The answer to both questions must be because it must seem natural to us that these lives are destroyed. Otherwise, we would never shop again with confidence. Just as it seems natural and worthy that India is now a rich and powerful country, with a growing oligarchy of billionaires, and a market presence to be proud of.
It is also natural that with access to such token wage bills, Indian entrepreneurs should attract manufacturing jobs away from the west, causing unemployment, but at the same time, making unemployment more tolerable by reducing the cost of clothes in Primark. And naturally, unemployment is more tolerable in Britain than in India because we have a welfare state. So isn't it time India had one too? Now that she is an embryonic super power.
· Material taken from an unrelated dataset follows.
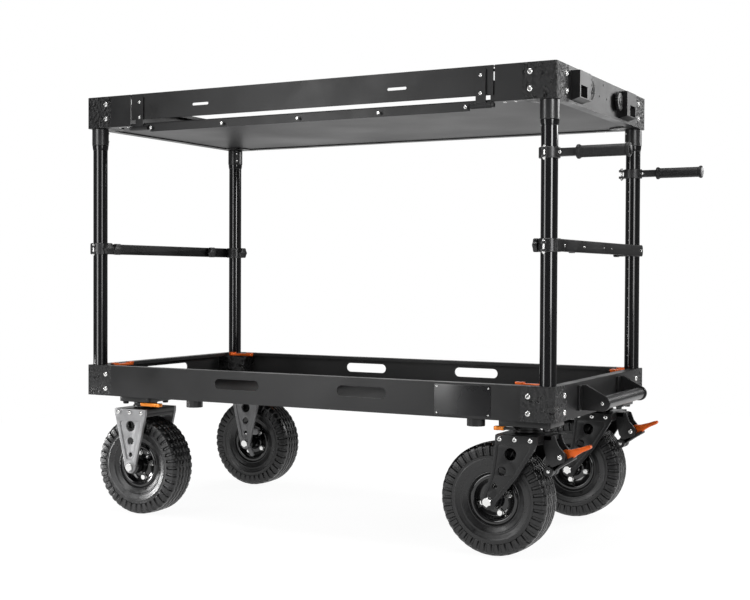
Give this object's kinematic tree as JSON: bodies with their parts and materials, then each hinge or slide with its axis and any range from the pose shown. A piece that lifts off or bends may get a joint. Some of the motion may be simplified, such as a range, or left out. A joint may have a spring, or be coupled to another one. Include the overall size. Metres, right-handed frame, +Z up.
{
  "type": "camera cart",
  "caption": "Two-deck camera cart on four pneumatic wheels, with posts, a fold-down side gate, swivel casters with brakes, push handles and a push bar.",
  "frame": {"origin": "on the floor, under the middle of the whole object's box", "axes": "+X along the cart to the push handles, +Y across to its back long side, +Z up"},
  "size_m": [1.481, 0.6906, 1.109],
  "materials": {
    "frame_black": "satin black powder coat",
    "casting_black": "textured black powder coat",
    "deck_black": "satin black sheet",
    "deck_grey": "satin dark grey sheet",
    "post_gloss": "gloss black tube",
    "orange": "orange anodised",
    "fork_grey": "satin dark grey",
    "fork_black": "satin black",
    "tyre": "moulded rubber tread",
    "rim_black": "semi-gloss black",
    "knob_black": "matt black",
    "bright_steel": "bright zinc-plated screws and bolt heads",
    "grip_rubber": "soft black grip",
    "plug_grey": "grey end plug",
    "nameplate_black": "bare black plate",
    "handle_black": "black arm with a soft black grip"
  },
  "bodies": {
    "lower_frame": {"lower_deck": "deck_black", "lower_rail_front": "frame_black", "lower_rail_back": "frame_black", "lower_rail_right": "frame_black", "lower_rail_left": "frame_black", "push_bar": "frame_black", "lower_corner_front_left": "casting_black", "lower_corner_back_left": "casting_black", "lower_corner_front_right": "casting_black", "lower_corner_back_right": "casting_black", "caster_base_front_right": "frame_black", "caster_base_back_right": "frame_black", "fork_front_left": "fork_grey", "fork_back_left": "fork_grey"},
    "upper_frame": {"post_front_left": "post_gloss", "post_back_left": "post_gloss", "post_front_right": "post_gloss", "post_back_right": "post_gloss", "upper_corner_front_left": "casting_black", "upper_corner_back_left": "casting_black", "upper_corner_front_right": "casting_black", "upper_corner_back_right": "casting_black", "upper_deck": "deck_grey", "upper_sill_front": "frame_black", "upper_rail_back": "frame_black", "upper_rail_right": "frame_black", "upper_rail_left": "frame_black"},
    "wheel_front_left": {"tyre_front_left": "tyre", "rim_front_left": "rim_black"},
    "tab_front_left": {"release_tab_front_left": "orange"},
    "latch_front_left": {"post_latch_front_left": "orange"},
    "wheel_back_left": {"tyre_back_left": "tyre", "rim_back_left": "rim_black"},
    "tab_back_left": {"release_tab_back_left": "orange"},
    "latch_back_left": {"post_latch_back_left": "orange"},
    "swivel_front_right": {"fork_front_right": "fork_black"},
    "wheel_front_right": {"tyre_front_right": "tyre", "rim_front_right": "rim_black"},
    "brake_front_right": {"brake_lever_front_right": "orange"},
    "tab_front_right": {"release_tab_front_right": "orange"},
    "latch_front_right": {"post_latch_front_right": "orange"},
    "swivel_back_right": {"fork_back_right": "fork_black"},
    "wheel_back_right": {"tyre_back_right": "tyre", "rim_back_right": "rim_black"},
    "brake_back_right": {"brake_lever_back_right": "orange"},
    "tab_back_right": {"release_tab_back_right": "orange"},
    "latch_back_right": {"post_latch_back_right": "orange"},
    "gate_body_front": {"gate_front": "frame_black"},
    "handle_front": {"push_handle_front": "handle_black"},
    "hand_wheel_body_front": {"hand_wheel_front": "knob_black"},
    "handle_back": {"push_handle_back": "handle_black"},
    "hand_wheel_body_back": {"hand_wheel_back": "knob_black"},
    "crossbar_body_left": {"crossbar_left": "frame_black"},
    "clamp_knob_front_left": {"crossbar_knob_front_left": "knob_black"},
    "clamp_knob_back_left": {"crossbar_knob_back_left": "knob_black"},
    "crossbar_body_right": {"crossbar_right": "frame_black"},
    "clamp_knob_front_right": {"crossbar_knob_front_right": "knob_black"},
    "clamp_knob_back_right": {"crossbar_knob_back_right": "knob_black"}
  },
  "joints": [
    {"name": "upper_frame_lift", "type": "slide", "parent": "lower_frame", "child": "upper_frame", "axis": [0, 0, 1], "range_m": [0, 0.055]},
    {"name": "wheel_spin_front_left", "type": "hinge", "parent": "lower_frame", "child": "wheel_front_left", "pos_m": [-0.6005, -0.26775, 0.13018], "axis": [0, 1, 0], "continuous": true},
    {"name": "release_front_left", "type": "slide", "parent": "lower_frame", "child": "tab_front_left", "axis": [1, 0, 0], "range_m": [0, 0.01], "stiffness_N_per_m": 400},
    {"name": "post_latch_turn_front_left", "type": "hinge", "parent": "lower_frame", "child": "latch_front_left", "pos_m": [-0.6985, -0.27675, 0.394], "axis": [0, 0, -1], "range_deg": [0, 90]},
    {"name": "wheel_spin_back_left", "type": "hinge", "parent": "lower_frame", "child": "wheel_back_left", "pos_m": [-0.6005, 0.27025, 0.13018], "axis": [0, 1, 0], "continuous": true},
    {"name": "release_back_left", "type": "slide", "parent": "lower_frame", "child": "tab_back_left", "axis": [1, 0, 0], "range_m": [0, 0.01], "stiffness_N_per_m": 400},
    {"name": "post_latch_turn_back_left", "type": "hinge", "parent": "lower_frame", "child": "latch_back_left", "pos_m": [-0.6985, 0.27925, 0.394], "axis": [0, 0, -1], "range_deg": [0, 90]},
    {"name": "swivel_front_right", "type": "hinge", "parent": "lower_frame", "child": "swivel_front_right", "pos_m": [0.4875, -0.26775, 0.284], "axis": [0, 0, 1], "continuous": true},
    {"name": "wheel_spin_front_right", "type": "hinge", "parent": "swivel_front_right", "child": "wheel_front_right", "pos_m": [0.4205, -0.26775, 0.13018], "axis": [0, 1, 0], "continuous": true},
    {"name": "brake_front_right", "type": "hinge", "parent": "swivel_front_right", "child": "brake_front_right", "pos_m": [0.5755, -0.26775, 0.236], "axis": [0, 1, 0], "range_deg": [0, 10]},
    {"name": "release_front_right", "type": "slide", "parent": "lower_frame", "child": "tab_front_right", "axis": [-1, 0, 0], "range_m": [0, 0.01], "stiffness_N_per_m": 400},
    {"name": "post_latch_turn_front_right", "type": "hinge", "parent": "lower_frame", "child": "latch_front_right", "pos_m": [0.5375, -0.27675, 0.394], "axis": [0, 0, -1], "range_deg": [0, 90]},
    {"name": "swivel_back_right", "type": "hinge", "parent": "lower_frame", "child": "swivel_back_right", "pos_m": [0.4875, 0.27025, 0.284], "axis": [0, 0, 1], "continuous": true},
    {"name": "wheel_spin_back_right", "type": "hinge", "parent": "swivel_back_right", "child": "wheel_back_right", "pos_m": [0.4205, 0.27025, 0.13018], "axis": [0, 1, 0], "continuous": true},
    {"name": "brake_back_right", "type": "hinge", "parent": "swivel_back_right", "child": "brake_back_right", "pos_m": [0.5755, 0.27025, 0.236], "axis": [0, 1, 0], "range_deg": [0, 10]},
    {"name": "release_back_right", "type": "slide", "parent": "lower_frame", "child": "tab_back_right", "axis": [-1, 0, 0], "range_m": [0, 0.01], "stiffness_N_per_m": 400},
    {"name": "post_latch_turn_back_right", "type": "hinge", "parent": "lower_frame", "child": "latch_back_right", "pos_m": [0.5375, 0.27925, 0.394], "axis": [0, 0, -1], "range_deg": [0, 90]},
    {"name": "gate_drop_front", "type": "hinge", "parent": "upper_frame", "child": "gate_body_front", "pos_m": [-0.0805, -0.33875, 1.02], "axis": [1, 0, 0], "range_deg": [0, 178]},
    {"name": "handle_turn_front", "type": "hinge", "parent": "upper_frame", "child": "handle_front", "pos_m": [0.5555, -0.31475, 0.91], "axis": [0, 0, 1], "range_deg": [-30, 90]},
    {"name": "hand_wheel_turn_front", "type": "hinge", "parent": "upper_frame", "child": "hand_wheel_body_front", "pos_m": [0.5795, -0.13775, 1.07], "axis": [1, 0, 0], "continuous": true},
    {"name": "handle_turn_back", "type": "hinge", "parent": "upper_frame", "child": "handle_back", "pos_m": [0.5555, 0.31725, 0.91], "axis": [0, 0, -1], "range_deg": [-30, 90]},
    {"name": "hand_wheel_turn_back", "type": "hinge", "parent": "upper_frame", "child": "hand_wheel_body_back", "pos_m": [0.5795, 0.08425, 1.07], "axis": [1, 0, 0], "continuous": true},
    {"name": "crossbar_height_left", "type": "slide", "parent": "upper_frame", "child": "crossbar_body_left", "axis": [0, 0, 1], "range_m": [-0.28, 0.24]},
    {"name": "clamp_knob_turn_front_left", "type": "hinge", "parent": "crossbar_body_left", "child": "clamp_knob_front_left", "pos_m": [-0.7165, -0.31475, 0.707], "axis": [1, 0, 0], "continuous": true},
    {"name": "clamp_knob_turn_back_left", "type": "hinge", "parent": "crossbar_body_left", "child": "clamp_knob_back_left", "pos_m": [-0.7165, 0.31725, 0.707], "axis": [1, 0, 0], "continuous": true},
    {"name": "crossbar_height_right", "type": "slide", "parent": "upper_frame", "child": "crossbar_body_right", "axis": [0, 0, 1], "range_m": [-0.28, 0.16]},
    {"name": "clamp_knob_turn_front_right", "type": "hinge", "parent": "crossbar_body_right", "child": "clamp_knob_front_right", "pos_m": [0.5555, -0.31475, 0.707], "axis": [1, 0, 0], "continuous": true},
    {"name": "clamp_knob_turn_back_right", "type": "hinge", "parent": "crossbar_body_right", "child": "clamp_knob_back_right", "pos_m": [0.5555, 0.31725, 0.707], "axis": [1, 0, 0], "continuous": true}
  ]
}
In fact, isn't it time that the western business cabals started demanding that India bear its fair share of global poverty, and allow the jam of manufacturing employment to be spread a little thinner but a little wider. In other words, it is time that the CBI started lecturing India (and China) on social policies it would once have described as socialist.
This is assuming, of course, that the likes of the CBI do not relish the prospect of India sliding into a form of Neo-Feudalism, based essentially on slave labour - because if they are prepared to accept that political model in India, why should we assume they would be hostile to it in Britain? Especially as it seems to be so profitable. In fact, why should Digby Jones have any problems with the Chinese political model, given how stable and long-lasting it obviously is.
Whatever muffled outburts of defiance we get to see in the smoggy Beijing august, it's safe to predict that there won't be many demands for fair housing benefit and access to universal trade union rights from many western media machines. And yet without this economic safety net, a system based on a vote every 5 years is a pale imitation of democracy, and can still run on slavery, as India, the biggest democracy of all, shows.